NCTA Replaces 'Top 25 MSOs' List
Sometime in the last week, the National Cable & Telecommunications Association quietly dropped its handy “Top 25 MSOs” reference page and replaced it with a “Top 25 Multichannel Video Programming Distributors” list that includes four fierce cable competitors: DirecTV (now #2 on the list behind Comcast), Dish Network (#3), Verizon Communications (#8) and AT&T (#10).
The change, spotted earlier this week by CED’s Mike Robuck, means that the bottom four cable companies have been bumped off: Blue Ridge Communications (with an estimated 123,200 subs); Broadstripe (110,000); New Wave Communications (109,000); and Ohio’s Buckeye CableSystem (102,700).
Does this mean the NCTA is embarking on a Big-Tent strategy and will extend membership to satellite and telco operators?
No, according NCTA’s Brian Dietz: The trade group’s membership will remain exclusively cable on the distributor side.
Dietz downplayed the change. He noted that the new list is of the Top 25 MVPDs — an abbreviation used in regulatory circles to refer to pay-TV providers — which include satellite and telco operators “so they naturally should be listed,” he wrote in an e-mail.
I’m just glad NCTA is not changing into the NMVPDTA, which would be an entirely ridiculous abbreviation.

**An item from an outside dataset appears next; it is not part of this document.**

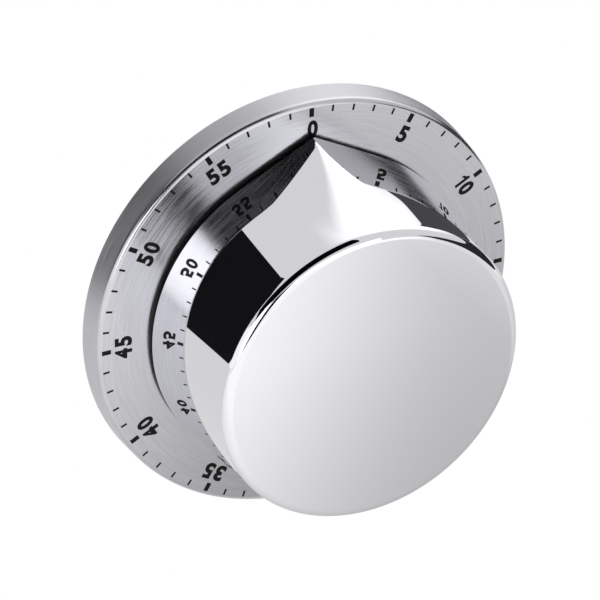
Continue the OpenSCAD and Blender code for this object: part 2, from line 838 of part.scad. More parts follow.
// Arm on the balance staff with two pins that stop and let go the escape wheel
module pallet() {
    to_wheel = heading(staff_at, escape_at);
    arm_z = level_escape + wheel_t + 2 * shoulder;
    pin_z = level_escape - 2 * shoulder;
    color("silver") hang() difference() {
        union() {
            at(staff_at, arm_z) cylinder(r = 2 * arbor_r, h = pallet_t);
            for (side = [-1, 1])
                let (pin = staff_at + polar(pallet_reach, to_wheel + side * pallet_spread)) {
                    translate([0, 0, arm_z])
                        strip(staff_at, pin, 2 * pallet_pin_r - shoulder, pallet_t - shoulder);
                    at(pin, pin_z) cylinder(r = pallet_pin_r, h = arm_z + pallet_t - pin_z);
                }
        }
        at(staff_at, arm_z - cut) cylinder(r = arbor_r, h = pallet_t + 2 * cut);
    }
}

// ---- Strike work ----

module strike_arbor() {
    color("silver") hang() arbor(strike_at);
}

module strike_pinion() {
    color("silver") hang() at(strike_at, level_main - pinion_spare) rotate(strike_turn)
        leaves(strike_leaves, main_module, main_wheel_t + 2 * pinion_spare, arbor_r);
}

module strike_star() {
    color("goldenrod") hang() at(strike_at, level_second) rotate(strike_turn)
        saw_wheel(star_points, star_r, star_depth, wheel_t, arbor_r);
}

module hammer_arbor() {
    color("silver") hang() {
        at(hammer_at, hammer_z) cylinder(r = arbor_r, h = front_z - shoulder - hammer_z);
        at(hammer_at, front_z - 2 * shoulder) cylinder(r = pivot_r, h = plate_t + shoulder);
    }
}

module hammer_arm() {
    color("silver") hang() translate([0, 0, hammer_z]) difference() {
        union() {
            at(hammer_at) cylinder(r = hammer_eye_r, h = hammer_t);
            strip(hammer_at, hammer_head_at, hammer_w, hammer_t);
        }
        at(hammer_at, -cut) cylinder(r = arbor_r, h = hammer_t + 2 * cut);
        at(hammer_head_at, -cut) cylinder(r = hammer_head_r, h = hammer_t + 2 * cut);
    }
}

module hammer_head() {
    color("goldenrod") hang() at(hammer_head_at, hammer_head_z)
        cylinder(r = hammer_head_r, h = hammer_z + hammer_t - hammer_head_z);
}

// Arm that the star's points flick
module hammer_tail_arm() {
    tip = hammer_at + polar(hammer_tail, heading(hammer_at, strike_at));
    color("silver") hang() translate([0, 0, level_second]) difference() {
        union() {
            at(hammer_at) cylinder(r = hammer_eye_r, h = wheel_t);
            strip(hammer_at, tip, hammer_w / 2, wheel_t);
        }
        at(hammer_at, -cut) cylinder(r = arbor_r, h = wheel_t + 2 * cut);
    }
}

// ---- Stop lever ----

module lever_screw() {
    color("silver") hang() at(lever_at) {
        translate([0, 0, front_z]) cylinder(r = lever_screw_r, h = lever_z + lever_t + shoulder - front_z);
        translate([0, 0, lever_z + lever_t + shoulder]) cylinder(r = 2 * lever_screw_r, h = lever_head_h);
    }
}

// Lever whose nose drops into the cam's notch at zero and frees the strike
module stop_lever() {
    color("lightsteelblue") hang() translate([0, 0, lever_z]) difference() {
        union() {
            at(lever_at) cylinder(r = lever_eye_r, h = lever_t);
            strip(lever_at, lever_knee_at, lever_w / 2, lever_t);
            at(lever_knee_at) cylinder(r = lever_w / 4, h = lever_t, $fn = 48);
            strip(lever_knee_at, lever_nose_at, lever_w / 2, lever_t);
            at(lever_nose_at) cylinder(r = lever_nose_r, h = lever_t, $fn = 48);
            strip(lever_at, lever_tail_at, lever_w, lever_t);
        }
        at(lever_at, -cut) cylinder(r = lever_screw_r + run_fit, h = lever_t + 2 * cut);
    }
}

module lever_spring() {
    color("silver") hang() {
        at(leaf_foot_at, front_z) cylinder(r = lever_screw_r, h = lever_z + lever_t - front_z);
        translate([0, 0, lever_z]) strip(leaf_foot_at, leaf_end_at, leaf_t, lever_t);
    }
}

dial_shell();
rear_cover();
magnet();
keeper_plate();
cover_screws();
movement_carrier();
dial_screws();
plate_screws();
back_plate();
front_plate();
pillars();
pillar_nuts();
back_bushing();
front_bushing();
bell();
bell_post();
bell_screw();
mainspring();
lever_screw();
lever_spring();
knob_shell();
knob_insert();
main_arbor();
main_wheel();
ratchet_wheel();
click_pin();
click_spring();
zero_cam();
cam_clip();
click();
second_arbor();
second_wheel();
second_pinion();
third_arbor();
third_wheel();
third_pinion();
escape_arbor();
escape_wheel();
escape_pinion();
balance_staff();
balance_wheel();
pallet();
strike_arbor();
strike_pinion();
strike_star();
hammer_arbor();
hammer_arm();
hammer_head();
hammer_tail_arm();
stop_lever();
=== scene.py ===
import json
import math

import bmesh
import bpy
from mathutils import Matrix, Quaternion, Vector


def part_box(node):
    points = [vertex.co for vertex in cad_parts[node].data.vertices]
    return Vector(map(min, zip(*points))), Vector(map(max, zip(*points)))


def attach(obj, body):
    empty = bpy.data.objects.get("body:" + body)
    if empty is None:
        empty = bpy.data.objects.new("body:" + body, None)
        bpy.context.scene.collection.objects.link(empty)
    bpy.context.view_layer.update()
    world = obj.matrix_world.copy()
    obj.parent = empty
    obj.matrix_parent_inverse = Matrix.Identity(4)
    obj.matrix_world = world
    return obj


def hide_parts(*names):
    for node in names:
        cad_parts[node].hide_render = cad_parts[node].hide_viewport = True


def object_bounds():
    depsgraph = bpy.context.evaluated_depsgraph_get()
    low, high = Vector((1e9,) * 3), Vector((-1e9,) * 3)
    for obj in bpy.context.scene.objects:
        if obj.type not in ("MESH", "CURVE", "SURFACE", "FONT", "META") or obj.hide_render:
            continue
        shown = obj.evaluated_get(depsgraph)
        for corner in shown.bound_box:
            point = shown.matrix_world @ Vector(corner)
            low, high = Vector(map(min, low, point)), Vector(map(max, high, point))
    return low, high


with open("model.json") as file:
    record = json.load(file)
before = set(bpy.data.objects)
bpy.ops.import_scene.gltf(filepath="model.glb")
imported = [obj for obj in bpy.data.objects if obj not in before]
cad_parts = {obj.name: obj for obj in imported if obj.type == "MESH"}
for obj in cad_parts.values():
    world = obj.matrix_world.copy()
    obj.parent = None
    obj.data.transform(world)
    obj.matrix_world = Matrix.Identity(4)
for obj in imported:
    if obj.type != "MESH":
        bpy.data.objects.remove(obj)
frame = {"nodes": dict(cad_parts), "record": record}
cad_low, cad_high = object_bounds()
scene = bpy.context.scene
mm = 0.001


# ---- Camera ----
# A long lens a little over half a metre away, up and to the left of the timer.
# Azimuth 0 looks straight at the dial, and the elevation is above the horizon.

camera_aim = Vector((-0.9, -6.0, 0.8)) * mm
camera_distance = 551 * mm
camera_azimuth = math.radians(-26.69)
camera_elevation = math.radians(31.05)
camera_roll = math.radians(1.28)
camera_lens = 192.5
camera_sensor = 36

towards_camera = Vector((
    math.sin(camera_azimuth) * math.cos(camera_elevation),
    -math.cos(camera_azimuth) * math.cos(camera_elevation),
    math.sin(camera_elevation),
))
camera_data = bpy.data.cameras.new("camera")
camera_data.lens = camera_lens
camera_data.sensor_width = camera_sensor
camera = bpy.data.objects.new("camera", camera_data)
camera.location = camera_aim + towards_camera * camera_distance
camera.rotation_mode = "QUATERNION"
camera.rotation_quaternion = (
    (-towards_camera).to_track_quat("-Z", "Y") @ Quaternion((0, 0, 1), camera_roll)
)
scene.collection.objects.link(camera)
scene.camera = camera
scene.view_settings.view_transform = "Standard"


# ---- Studio ----
# A plain white floor that the rim stands on, an even white room, and flat cards round the timer.
# The cards are what the polished knob shows: it has no colour of its own.

def linear(hex_colour):
    """An sRGB hex colour as the linear colour that the shaders take."""
    parts = [int(hex_colour[i:i + 2], 16) / 255 for i in (1, 3, 5)]
    return [c / 12.92 if c < 0.04045 else ((c + 0.055) / 1.055) ** 2.4 for c in parts] + [1]


def add_node(tree, kind, settings=None, links=None, **fields):
    """Adds a node; settings are values for its inputs, links are outputs that feed its inputs."""
    node = tree.nodes.new(kind)
    for name, value in fields.items():
        setattr(node, name, value)
    for name, value in (settings or {}).items():
        node.inputs[name].default_value = value
    for name, output in (links or {}).items():
        tree.links.new(output, node.inputs[name])
    return node


def glow(name, colour, strength):
    """A plain light-giving surface, for the floor and the cards."""
    material = bpy.data.materials.new(name)
    material.use_nodes = True
    tree = material.node_tree
    tree.nodes.clear()
    emission = add_node(tree, "ShaderNodeEmission", {"Color": linear(colour), "Strength": strength})
    add_node(tree, "ShaderNodeOutputMaterial", links={"Surface": emission.outputs[0]})
    return material


def new_piece(name, points, faces, material):
    """A mesh object with its place in its mesh."""
    mesh = bpy.data.meshes.new(name)
    mesh.from_pydata([tuple(p) for p in points], [], faces)
    mesh.materials.append(material)
    piece = bpy.data.objects.new(name, mesh)
    scene.collection.objects.link(piece)
    return piece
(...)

Greg Scott - Omnitron Systems commented:
Thanks for the heads-up. I use this list religiously but carry it around in my own annotated spread sheet form. I preferred the old lineup as I focus on true cable operators, and so I thought did NCTA. It doesn't make sense when I read the "About NCTA" page that says they represent "cable operators" (not telcos and satellite).
Todd Spangler commented:
Good point, Kent - NCTA also has been emphasizing the MVPD angle with respect to the FCC’s broadband/set-top notice of inquiry: NCTA: One-Size Set-Tops Don’t Fill All and One Set-Top to Rule Them All
Kent Gibbons, MCN commented:
Cable operators have been emphasizing the growth of other pay-TV platforms in seeking regulatory changes -- recently, must-carry rules (see our magazines Cablevision Seeks Must-Carry Knockout for precedents) -- so this makes political sense.